The Dutch pensions sector has responded positively to proposals for new legislation for communication, focusing on tailor-made information.
The proposals were tabled by Jetta Klijnsma, state secretary for Social Affairs, following a consultation with the industry.
The Pensions Federation said it was “broadly positive” on the proposals, particularly Klijnsma’s decision to adopt the so-called Pension123 – a digital welcome letter for new participants explaining a pension plan visually and using simple language.
The industry organisation said it would ultimately judge the legislation on costs, the objectiveness of its criteria and the space it offered digital communications.
The Financial Markets Authority (AFM), the watchdog for communications, said the proposals addressed crucial criteria, such as providing clarity about how much pension benefits a participants could expect, whether this was sufficient and, if not, what could be done in terms of additional arrangements.
The AFM said it was particularly pleased with the proposal that a pensions provider must put basic information about its pension plan permanently on its website.
The supervisor also championed the proposal that the national pensions register provide three financial scenarios – including an optimistic and a pessimistic one – to provide insight into expected purchasing power and risks surrounding a participant’s future pensions income.
However, Council of State (RvS), in its legal advice, was critical about the accounting rules for these scenarios, which are yet to be established through lower legislation.
“It is unclear,” it said, “how these accounting rules could improve participants’ insight.”
In its opinion, providing a true picture of a future pension remained problematic, given considerable uncertainties surrounding long-term returns, indexation and inflation.
Towers Watson underlined the importance of a balance between a tailor-made approach and “honest” communications on the one hand and “complicated” issues on the other.
Celeste de Quelerij, communications strategist at the consultancy, said: “Full transparency on the risks without sufficient knowledge of the issue could further erode confidence among participants.”

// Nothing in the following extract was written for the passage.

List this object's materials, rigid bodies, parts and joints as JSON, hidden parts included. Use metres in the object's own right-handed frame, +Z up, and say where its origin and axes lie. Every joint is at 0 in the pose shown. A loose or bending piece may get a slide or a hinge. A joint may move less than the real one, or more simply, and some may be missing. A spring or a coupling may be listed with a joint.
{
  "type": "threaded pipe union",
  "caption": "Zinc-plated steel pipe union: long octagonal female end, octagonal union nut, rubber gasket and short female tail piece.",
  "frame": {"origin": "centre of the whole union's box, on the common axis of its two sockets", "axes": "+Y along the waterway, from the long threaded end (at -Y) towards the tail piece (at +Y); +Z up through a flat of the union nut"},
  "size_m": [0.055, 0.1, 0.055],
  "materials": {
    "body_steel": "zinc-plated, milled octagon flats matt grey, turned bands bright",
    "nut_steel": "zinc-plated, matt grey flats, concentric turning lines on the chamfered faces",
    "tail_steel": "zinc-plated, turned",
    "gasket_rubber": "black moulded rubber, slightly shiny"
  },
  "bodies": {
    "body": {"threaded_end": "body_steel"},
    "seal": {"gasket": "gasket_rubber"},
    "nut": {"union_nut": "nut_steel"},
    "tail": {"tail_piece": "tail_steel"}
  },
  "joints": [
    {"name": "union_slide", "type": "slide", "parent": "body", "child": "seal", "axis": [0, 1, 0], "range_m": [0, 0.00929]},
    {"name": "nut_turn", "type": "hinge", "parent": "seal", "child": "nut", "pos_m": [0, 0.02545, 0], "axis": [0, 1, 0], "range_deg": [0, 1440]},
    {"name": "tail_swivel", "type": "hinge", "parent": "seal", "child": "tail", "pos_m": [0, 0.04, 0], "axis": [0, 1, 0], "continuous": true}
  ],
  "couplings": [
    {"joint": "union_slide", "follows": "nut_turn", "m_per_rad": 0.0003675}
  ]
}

She said Klijnsma’s proposals lacked a philosophy about the starting point of the communication process – increasing interest in pensions.
“The accent is still on transmitting information, which poses the risk that well-meant lists of duties are being composed without actually encouraging involvement,” she said.
The new legislation is to introduce new open standards of “correct and comprehensible”, as well as open norms for addressing the needs and knowledge of participants, offering insight into a pension plan’s options and the effects of important life events.
Under the proposals, the information shown on the uniform pensions statement, or UPO, must be limited to accrued pension rights, whereas the national pensions register must provide clarity on combined future pension rights, including purchasing power, risks and options for additional pensions saving.
The communications bill further offers providers the option for digital information provision, although participants must be able to receive the information on paper if they wish.